On décrit trop souvent les élus comme les membres d’une «oligarchie» coupée du peuple, occupée seulement de jouir de ses prébendes et de mener une carrière personnelle. C’est ne rien connaître à la vie quotidienne des élus, qui doivent assumer leurs tâches législatives ou municipales pendant la semaine et maintenir un contact étroit avec leurs électeurs le week-end, sous peine, s’ils ne le font pas, de se faire battre à l’élection suivante. Elle était naïve, quelque peu ridicule mais révélatrice, la surprise des nouveaux élus LREM de 2017, issus de professions libérales ou cadres dans des entreprises, quand ils ont découvert, en regard de leur précédent métier, la lourdeur des servitudes attachées à leurs nouvelles fonctions et la soudaine diminution de leur train de vie.
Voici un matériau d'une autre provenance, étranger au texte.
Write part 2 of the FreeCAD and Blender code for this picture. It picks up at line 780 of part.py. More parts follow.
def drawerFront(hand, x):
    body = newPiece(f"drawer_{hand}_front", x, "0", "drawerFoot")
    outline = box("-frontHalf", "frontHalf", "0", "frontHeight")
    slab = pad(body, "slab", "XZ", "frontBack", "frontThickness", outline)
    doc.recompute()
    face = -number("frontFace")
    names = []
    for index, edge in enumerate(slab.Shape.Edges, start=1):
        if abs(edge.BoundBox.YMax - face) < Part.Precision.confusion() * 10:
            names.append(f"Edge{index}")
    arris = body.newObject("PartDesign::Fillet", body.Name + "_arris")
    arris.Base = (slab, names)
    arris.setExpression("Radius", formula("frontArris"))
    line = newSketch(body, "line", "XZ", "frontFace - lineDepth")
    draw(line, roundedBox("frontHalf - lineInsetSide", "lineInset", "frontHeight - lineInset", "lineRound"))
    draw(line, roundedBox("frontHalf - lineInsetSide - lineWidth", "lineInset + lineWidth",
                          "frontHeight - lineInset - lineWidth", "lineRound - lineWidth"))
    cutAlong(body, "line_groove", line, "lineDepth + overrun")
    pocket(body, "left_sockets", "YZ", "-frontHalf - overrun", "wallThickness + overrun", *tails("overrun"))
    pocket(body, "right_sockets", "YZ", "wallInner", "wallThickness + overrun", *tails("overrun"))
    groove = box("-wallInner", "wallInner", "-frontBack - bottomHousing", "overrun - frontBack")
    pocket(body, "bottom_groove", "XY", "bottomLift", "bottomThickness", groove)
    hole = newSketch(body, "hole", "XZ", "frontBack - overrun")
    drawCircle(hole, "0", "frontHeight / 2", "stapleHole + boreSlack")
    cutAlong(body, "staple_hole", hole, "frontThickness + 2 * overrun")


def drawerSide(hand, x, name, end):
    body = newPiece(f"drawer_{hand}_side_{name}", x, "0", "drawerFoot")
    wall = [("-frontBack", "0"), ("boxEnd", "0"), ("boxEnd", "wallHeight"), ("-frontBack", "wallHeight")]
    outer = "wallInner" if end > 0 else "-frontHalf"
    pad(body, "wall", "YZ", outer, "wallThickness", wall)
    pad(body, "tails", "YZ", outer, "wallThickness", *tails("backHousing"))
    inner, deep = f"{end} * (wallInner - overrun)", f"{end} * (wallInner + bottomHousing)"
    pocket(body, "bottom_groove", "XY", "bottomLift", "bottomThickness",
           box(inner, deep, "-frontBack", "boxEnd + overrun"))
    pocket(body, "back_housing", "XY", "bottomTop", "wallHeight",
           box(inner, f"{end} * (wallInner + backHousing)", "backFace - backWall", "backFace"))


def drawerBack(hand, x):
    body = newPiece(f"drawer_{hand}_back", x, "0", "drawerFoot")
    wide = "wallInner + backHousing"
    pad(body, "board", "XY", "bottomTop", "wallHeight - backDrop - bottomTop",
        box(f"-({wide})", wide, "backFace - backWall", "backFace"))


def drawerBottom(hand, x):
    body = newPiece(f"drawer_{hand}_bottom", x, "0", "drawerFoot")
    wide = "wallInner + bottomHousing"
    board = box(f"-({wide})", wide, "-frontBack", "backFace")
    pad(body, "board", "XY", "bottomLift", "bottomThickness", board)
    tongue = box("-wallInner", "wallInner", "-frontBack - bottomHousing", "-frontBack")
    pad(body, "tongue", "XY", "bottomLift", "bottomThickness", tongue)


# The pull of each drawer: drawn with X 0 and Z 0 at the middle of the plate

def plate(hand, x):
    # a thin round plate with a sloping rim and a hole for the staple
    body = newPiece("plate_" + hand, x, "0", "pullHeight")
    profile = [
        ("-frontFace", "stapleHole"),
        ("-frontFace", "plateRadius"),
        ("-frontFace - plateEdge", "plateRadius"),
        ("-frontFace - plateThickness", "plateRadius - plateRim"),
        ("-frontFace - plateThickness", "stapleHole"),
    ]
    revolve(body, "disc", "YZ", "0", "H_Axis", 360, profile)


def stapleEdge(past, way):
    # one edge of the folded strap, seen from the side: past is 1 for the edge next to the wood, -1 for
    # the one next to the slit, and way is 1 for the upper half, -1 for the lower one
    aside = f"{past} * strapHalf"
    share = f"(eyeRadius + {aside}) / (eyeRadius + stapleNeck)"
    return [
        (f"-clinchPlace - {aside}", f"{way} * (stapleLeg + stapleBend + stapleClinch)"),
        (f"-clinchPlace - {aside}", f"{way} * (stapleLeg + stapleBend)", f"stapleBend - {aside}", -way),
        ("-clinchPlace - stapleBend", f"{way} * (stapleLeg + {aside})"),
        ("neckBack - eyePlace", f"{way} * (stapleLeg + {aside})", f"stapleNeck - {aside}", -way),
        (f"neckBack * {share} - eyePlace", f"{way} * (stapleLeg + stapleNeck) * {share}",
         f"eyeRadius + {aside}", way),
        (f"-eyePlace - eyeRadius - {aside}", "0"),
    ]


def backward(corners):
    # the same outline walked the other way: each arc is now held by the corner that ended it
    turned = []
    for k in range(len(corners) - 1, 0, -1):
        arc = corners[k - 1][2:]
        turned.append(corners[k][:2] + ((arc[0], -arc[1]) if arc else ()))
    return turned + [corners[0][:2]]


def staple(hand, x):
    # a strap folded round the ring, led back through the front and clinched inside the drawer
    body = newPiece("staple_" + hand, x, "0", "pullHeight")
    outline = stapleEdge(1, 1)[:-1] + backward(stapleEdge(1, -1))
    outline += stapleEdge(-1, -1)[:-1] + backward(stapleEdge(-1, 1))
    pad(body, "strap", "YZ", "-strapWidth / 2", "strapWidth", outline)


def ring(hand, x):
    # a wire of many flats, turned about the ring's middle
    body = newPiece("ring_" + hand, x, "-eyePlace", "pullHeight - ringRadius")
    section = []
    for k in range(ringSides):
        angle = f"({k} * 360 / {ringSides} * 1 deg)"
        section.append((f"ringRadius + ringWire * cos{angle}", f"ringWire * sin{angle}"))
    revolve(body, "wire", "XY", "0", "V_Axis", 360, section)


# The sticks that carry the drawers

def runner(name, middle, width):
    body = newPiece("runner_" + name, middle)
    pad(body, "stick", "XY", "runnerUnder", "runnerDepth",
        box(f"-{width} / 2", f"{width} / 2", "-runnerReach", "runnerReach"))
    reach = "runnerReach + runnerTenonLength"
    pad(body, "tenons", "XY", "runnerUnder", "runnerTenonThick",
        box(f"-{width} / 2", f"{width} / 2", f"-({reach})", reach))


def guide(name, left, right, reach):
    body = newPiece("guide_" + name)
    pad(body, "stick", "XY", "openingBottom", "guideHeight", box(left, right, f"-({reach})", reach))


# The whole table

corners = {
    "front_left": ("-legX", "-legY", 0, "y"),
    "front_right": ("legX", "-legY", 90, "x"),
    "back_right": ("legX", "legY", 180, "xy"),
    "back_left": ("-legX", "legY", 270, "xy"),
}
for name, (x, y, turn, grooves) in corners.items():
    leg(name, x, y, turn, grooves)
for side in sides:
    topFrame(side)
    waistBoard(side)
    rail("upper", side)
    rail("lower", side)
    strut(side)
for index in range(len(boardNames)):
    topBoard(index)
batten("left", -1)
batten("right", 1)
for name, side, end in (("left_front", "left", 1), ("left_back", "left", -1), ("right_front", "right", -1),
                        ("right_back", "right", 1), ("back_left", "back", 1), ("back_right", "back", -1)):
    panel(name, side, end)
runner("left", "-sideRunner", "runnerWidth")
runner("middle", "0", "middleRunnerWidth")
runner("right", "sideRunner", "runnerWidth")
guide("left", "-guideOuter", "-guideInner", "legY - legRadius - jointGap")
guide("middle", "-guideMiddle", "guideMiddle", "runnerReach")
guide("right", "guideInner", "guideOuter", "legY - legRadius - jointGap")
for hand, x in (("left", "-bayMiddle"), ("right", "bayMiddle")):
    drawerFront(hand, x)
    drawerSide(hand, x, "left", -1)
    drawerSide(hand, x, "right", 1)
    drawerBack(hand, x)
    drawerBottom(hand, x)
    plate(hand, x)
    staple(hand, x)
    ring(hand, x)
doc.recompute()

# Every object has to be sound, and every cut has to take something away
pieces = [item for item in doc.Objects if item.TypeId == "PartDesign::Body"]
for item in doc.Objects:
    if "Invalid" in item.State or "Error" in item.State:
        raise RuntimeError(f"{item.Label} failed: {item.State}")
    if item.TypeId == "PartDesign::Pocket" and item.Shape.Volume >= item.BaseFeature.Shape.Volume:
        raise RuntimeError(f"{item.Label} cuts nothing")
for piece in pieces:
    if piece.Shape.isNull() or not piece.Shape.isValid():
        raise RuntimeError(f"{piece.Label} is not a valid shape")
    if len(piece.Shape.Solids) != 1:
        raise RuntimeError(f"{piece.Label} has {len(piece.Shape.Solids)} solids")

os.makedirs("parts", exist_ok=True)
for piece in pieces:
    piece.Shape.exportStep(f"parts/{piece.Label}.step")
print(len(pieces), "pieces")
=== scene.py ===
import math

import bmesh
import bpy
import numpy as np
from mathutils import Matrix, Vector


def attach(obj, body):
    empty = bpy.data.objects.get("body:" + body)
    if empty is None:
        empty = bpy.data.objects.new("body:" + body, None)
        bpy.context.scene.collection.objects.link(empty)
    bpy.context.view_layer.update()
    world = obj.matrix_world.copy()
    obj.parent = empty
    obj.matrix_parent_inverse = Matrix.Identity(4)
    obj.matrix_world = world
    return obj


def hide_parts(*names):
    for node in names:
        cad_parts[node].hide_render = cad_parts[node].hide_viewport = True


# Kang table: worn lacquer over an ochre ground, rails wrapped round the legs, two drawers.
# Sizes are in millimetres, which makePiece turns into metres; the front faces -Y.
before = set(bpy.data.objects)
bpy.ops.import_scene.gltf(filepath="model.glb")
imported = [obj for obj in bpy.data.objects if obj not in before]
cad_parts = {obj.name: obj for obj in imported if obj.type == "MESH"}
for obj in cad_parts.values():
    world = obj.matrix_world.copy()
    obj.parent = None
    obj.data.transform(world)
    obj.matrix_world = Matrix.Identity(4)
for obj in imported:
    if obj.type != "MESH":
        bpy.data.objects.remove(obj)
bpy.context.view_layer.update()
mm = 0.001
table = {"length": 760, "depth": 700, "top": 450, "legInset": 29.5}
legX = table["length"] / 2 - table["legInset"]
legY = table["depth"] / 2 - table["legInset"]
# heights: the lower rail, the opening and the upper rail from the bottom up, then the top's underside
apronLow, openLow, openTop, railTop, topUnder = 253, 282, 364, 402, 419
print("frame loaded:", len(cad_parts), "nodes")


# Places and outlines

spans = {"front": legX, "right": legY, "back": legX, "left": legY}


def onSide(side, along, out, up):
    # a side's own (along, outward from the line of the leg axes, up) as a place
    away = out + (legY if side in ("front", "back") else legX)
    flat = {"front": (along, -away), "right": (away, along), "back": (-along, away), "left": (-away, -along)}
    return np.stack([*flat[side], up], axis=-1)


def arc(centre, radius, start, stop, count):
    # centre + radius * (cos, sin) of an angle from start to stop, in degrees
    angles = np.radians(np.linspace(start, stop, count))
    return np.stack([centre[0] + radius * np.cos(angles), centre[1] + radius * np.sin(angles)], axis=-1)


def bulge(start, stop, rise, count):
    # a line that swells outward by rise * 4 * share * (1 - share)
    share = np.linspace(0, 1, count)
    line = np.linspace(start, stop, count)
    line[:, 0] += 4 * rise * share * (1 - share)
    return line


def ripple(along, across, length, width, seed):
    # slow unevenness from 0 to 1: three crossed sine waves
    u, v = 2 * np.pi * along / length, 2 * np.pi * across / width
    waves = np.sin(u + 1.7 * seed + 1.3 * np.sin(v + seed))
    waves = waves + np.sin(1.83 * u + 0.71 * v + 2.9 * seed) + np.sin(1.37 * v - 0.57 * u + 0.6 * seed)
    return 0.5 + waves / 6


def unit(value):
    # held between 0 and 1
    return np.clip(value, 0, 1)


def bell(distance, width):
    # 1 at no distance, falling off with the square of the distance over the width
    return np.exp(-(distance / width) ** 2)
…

Les pressions physiques ou verbales exercées contre les élus, en hausse continue, contredisent directement, et de manière scandaleuse, un principe fondateur de la République. Les élus du peuple doivent pouvoir délibérer dans la sérénité et prendre leurs décisions sans risquer à tout moment l’agression ou le chantage. Les seules sanctions légitimes qu’on peut leur appliquer émanent de la justice, en cas d’illégalité démontrée, et surtout des électeurs, qui ont tout loisir de ne pas reconduire le député ou le maire qui ne leur convient pas, ce qu’ils ne se privent pas de faire. Le harcèlement que subit la classe politique sommairement amalgamée à ses moutons noirs condamnés par la justice, fausse le jeu démocratique et ouvre la voie à une tyrannie des intérêts particuliers. Le contraire d’une démocratie en bon état de marche.